*Data in this exercise*.

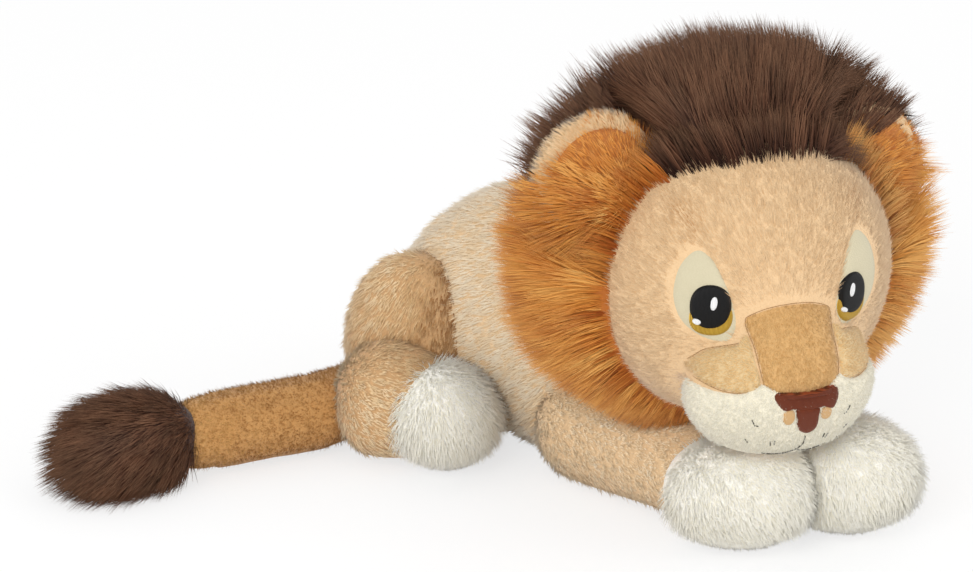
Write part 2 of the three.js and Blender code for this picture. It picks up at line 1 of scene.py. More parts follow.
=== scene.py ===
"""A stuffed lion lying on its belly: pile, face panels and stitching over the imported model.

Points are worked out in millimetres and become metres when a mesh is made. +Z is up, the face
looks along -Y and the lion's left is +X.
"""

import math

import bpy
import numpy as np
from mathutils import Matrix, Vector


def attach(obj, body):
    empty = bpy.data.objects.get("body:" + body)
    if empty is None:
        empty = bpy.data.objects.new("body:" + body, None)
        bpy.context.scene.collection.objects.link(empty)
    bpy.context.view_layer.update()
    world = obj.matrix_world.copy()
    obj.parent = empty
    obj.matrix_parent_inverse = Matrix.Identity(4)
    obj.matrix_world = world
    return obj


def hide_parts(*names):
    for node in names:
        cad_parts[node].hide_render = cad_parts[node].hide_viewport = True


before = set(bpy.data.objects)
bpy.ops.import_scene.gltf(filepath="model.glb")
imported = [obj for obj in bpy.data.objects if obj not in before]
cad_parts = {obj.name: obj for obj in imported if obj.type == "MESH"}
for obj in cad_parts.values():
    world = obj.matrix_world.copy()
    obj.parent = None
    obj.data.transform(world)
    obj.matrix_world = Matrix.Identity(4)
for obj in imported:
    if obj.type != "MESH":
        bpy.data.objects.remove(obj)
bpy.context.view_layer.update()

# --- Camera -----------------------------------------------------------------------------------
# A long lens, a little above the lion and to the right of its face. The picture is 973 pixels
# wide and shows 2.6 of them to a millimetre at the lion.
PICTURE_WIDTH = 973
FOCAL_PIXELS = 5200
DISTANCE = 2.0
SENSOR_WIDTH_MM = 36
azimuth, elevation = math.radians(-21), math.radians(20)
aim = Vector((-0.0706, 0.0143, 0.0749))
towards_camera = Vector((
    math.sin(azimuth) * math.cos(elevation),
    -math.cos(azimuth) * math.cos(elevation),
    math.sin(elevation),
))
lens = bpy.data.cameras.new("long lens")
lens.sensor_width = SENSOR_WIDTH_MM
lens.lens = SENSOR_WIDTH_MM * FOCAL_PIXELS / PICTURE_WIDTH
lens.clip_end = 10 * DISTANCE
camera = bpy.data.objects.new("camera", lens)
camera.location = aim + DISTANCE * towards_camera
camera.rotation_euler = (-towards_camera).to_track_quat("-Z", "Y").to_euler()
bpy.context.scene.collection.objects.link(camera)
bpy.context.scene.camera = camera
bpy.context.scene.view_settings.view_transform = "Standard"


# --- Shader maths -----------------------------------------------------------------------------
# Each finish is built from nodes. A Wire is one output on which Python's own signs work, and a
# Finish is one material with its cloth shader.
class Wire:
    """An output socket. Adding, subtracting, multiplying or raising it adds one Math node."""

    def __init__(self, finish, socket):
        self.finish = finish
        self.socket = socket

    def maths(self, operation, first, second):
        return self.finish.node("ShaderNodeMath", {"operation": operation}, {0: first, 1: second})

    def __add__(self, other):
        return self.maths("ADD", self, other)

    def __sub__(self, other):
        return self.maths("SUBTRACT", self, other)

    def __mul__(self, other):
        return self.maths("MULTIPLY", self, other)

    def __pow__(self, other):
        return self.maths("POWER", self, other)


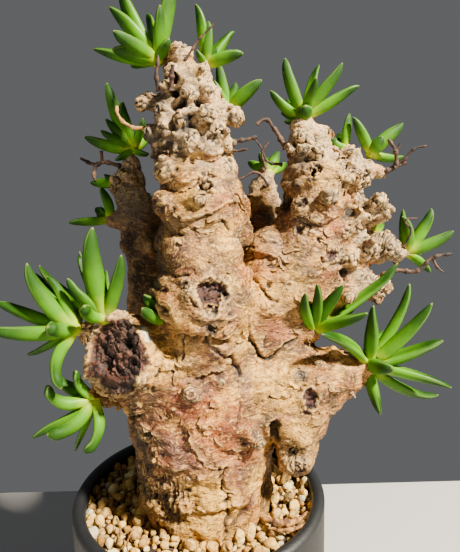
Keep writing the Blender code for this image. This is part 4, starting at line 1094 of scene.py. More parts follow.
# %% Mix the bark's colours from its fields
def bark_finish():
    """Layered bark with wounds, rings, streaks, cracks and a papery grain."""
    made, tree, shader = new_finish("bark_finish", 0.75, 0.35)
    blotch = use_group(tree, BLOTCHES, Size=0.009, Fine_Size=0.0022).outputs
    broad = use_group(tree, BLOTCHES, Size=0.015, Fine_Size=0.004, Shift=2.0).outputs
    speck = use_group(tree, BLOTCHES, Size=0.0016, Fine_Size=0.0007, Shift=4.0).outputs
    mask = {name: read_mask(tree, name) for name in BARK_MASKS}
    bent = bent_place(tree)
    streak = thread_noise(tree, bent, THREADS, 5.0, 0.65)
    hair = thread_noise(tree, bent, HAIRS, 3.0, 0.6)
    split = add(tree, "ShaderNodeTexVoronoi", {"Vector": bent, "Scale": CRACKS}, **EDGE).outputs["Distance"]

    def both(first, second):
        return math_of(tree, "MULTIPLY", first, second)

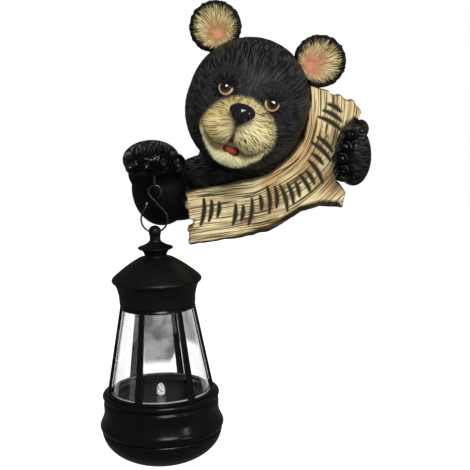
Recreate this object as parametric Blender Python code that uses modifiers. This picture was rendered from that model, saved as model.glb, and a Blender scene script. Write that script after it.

*Aim of the task*. The whole listing above needs to be written out again exactly.

*Result for this task*.
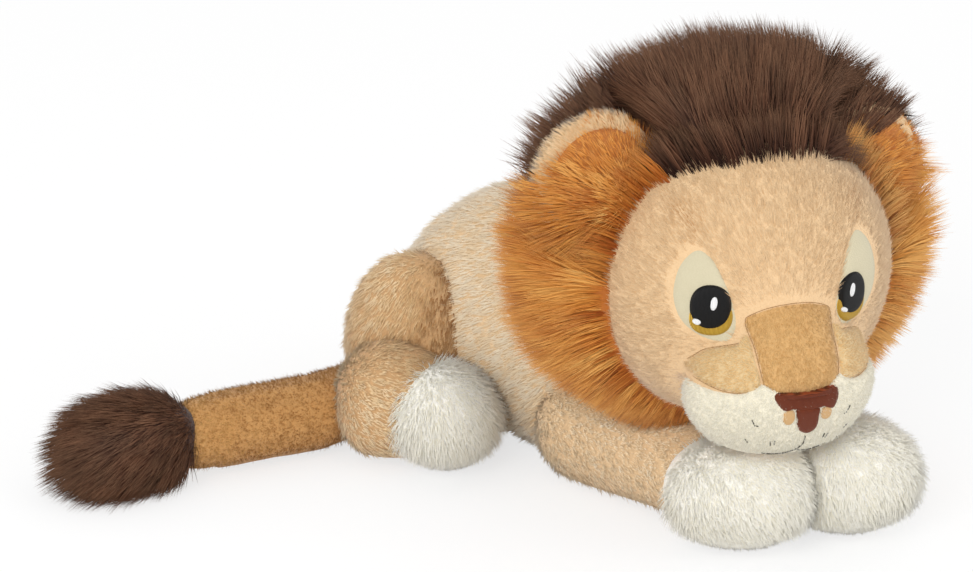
Write part 2 of the three.js and Blender code for this picture. It picks up at line 1 of scene.py. More parts follow.
=== scene.py ===
"""A stuffed lion lying on its belly: pile, face panels and stitching over the imported model.

Points are worked out in millimetres and become metres when a mesh is made. +Z is up, the face
looks along -Y and the lion's left is +X.
"""

import math

import bpy
import numpy as np
from mathutils import Matrix, Vector


def attach(obj, body):
    empty = bpy.data.objects.get("body:" + body)
    if empty is None:
        empty = bpy.data.objects.new("body:" + body, None)
        bpy.context.scene.collection.objects.link(empty)
    bpy.context.view_layer.update()
    world = obj.matrix_world.copy()
    obj.parent = empty
    obj.matrix_parent_inverse = Matrix.Identity(4)
    obj.matrix_world = world
    return obj


def hide_parts(*names):
    for node in names:
        cad_parts[node].hide_render = cad_parts[node].hide_viewport = True


before = set(bpy.data.objects)
bpy.ops.import_scene.gltf(filepath="model.glb")
imported = [obj for obj in bpy.data.objects if obj not in before]
cad_parts = {obj.name: obj for obj in imported if obj.type == "MESH"}
for obj in cad_parts.values():
    world = obj.matrix_world.copy()
    obj.parent = None
    obj.data.transform(world)
    obj.matrix_world = Matrix.Identity(4)
for obj in imported:
    if obj.type != "MESH":
        bpy.data.objects.remove(obj)
bpy.context.view_layer.update()

# --- Camera -----------------------------------------------------------------------------------
# A long lens, a little above the lion and to the right of its face. The picture is 973 pixels
# wide and shows 2.6 of them to a millimetre at the lion.
PICTURE_WIDTH = 973
FOCAL_PIXELS = 5200
DISTANCE = 2.0
SENSOR_WIDTH_MM = 36
azimuth, elevation = math.radians(-21), math.radians(20)
aim = Vector((-0.0706, 0.0143, 0.0749))
towards_camera = Vector((
    math.sin(azimuth) * math.cos(elevation),
    -math.cos(azimuth) * math.cos(elevation),
    math.sin(elevation),
))
lens = bpy.data.cameras.new("long lens")
lens.sensor_width = SENSOR_WIDTH_MM
lens.lens = SENSOR_WIDTH_MM * FOCAL_PIXELS / PICTURE_WIDTH
lens.clip_end = 10 * DISTANCE
camera = bpy.data.objects.new("camera", lens)
camera.location = aim + DISTANCE * towards_camera
camera.rotation_euler = (-towards_camera).to_track_quat("-Z", "Y").to_euler()
bpy.context.scene.collection.objects.link(camera)
bpy.context.scene.camera = camera
bpy.context.scene.view_settings.view_transform = "Standard"


# --- Shader maths -----------------------------------------------------------------------------
# Each finish is built from nodes. A Wire is one output on which Python's own signs work, and a
# Finish is one material with its cloth shader.
class Wire:
    """An output socket. Adding, subtracting, multiplying or raising it adds one Math node."""

    def __init__(self, finish, socket):
        self.finish = finish
        self.socket = socket

    def maths(self, operation, first, second):
        return self.finish.node("ShaderNodeMath", {"operation": operation}, {0: first, 1: second})

    def __add__(self, other):
        return self.maths("ADD", self, other)

    def __sub__(self, other):
        return self.maths("SUBTRACT", self, other)

    def __mul__(self, other):
        return self.maths("MULTIPLY", self, other)

    def __pow__(self, other):
        return self.maths("POWER", self, other)


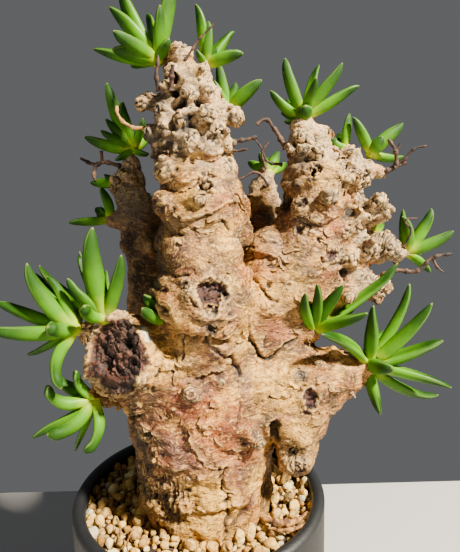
Keep writing the Blender code for this image. This is part 4, starting at line 1094 of scene.py. More parts follow.
# %% Mix the bark's colours from its fields
def bark_finish():
    """Layered bark with wounds, rings, streaks, cracks and a papery grain."""
    made, tree, shader = new_finish("bark_finish", 0.75, 0.35)
    blotch = use_group(tree, BLOTCHES, Size=0.009, Fine_Size=0.0022).outputs
    broad = use_group(tree, BLOTCHES, Size=0.015, Fine_Size=0.004, Shift=2.0).outputs
    speck = use_group(tree, BLOTCHES, Size=0.0016, Fine_Size=0.0007, Shift=4.0).outputs
    mask = {name: read_mask(tree, name) for name in BARK_MASKS}
    bent = bent_place(tree)
    streak = thread_noise(tree, bent, THREADS, 5.0, 0.65)
    hair = thread_noise(tree, bent, HAIRS, 3.0, 0.6)
    split = add(tree, "ShaderNodeTexVoronoi", {"Vector": bent, "Scale": CRACKS}, **EDGE).outputs["Distance"]

    def both(first, second):
        return math_of(tree, "MULTIPLY", first, second)

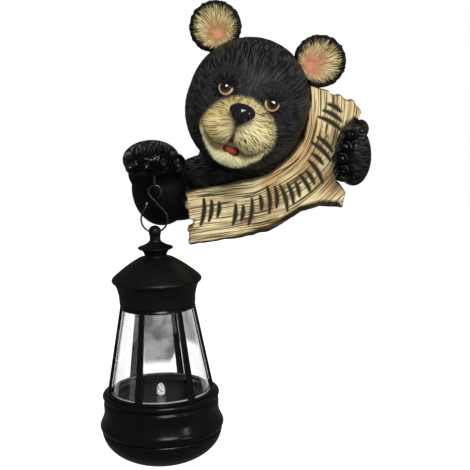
Recreate this object as parametric Blender Python code that uses modifiers. This picture was rendered from that model, saved as model.glb, and a Blender scene script. Write that script after it.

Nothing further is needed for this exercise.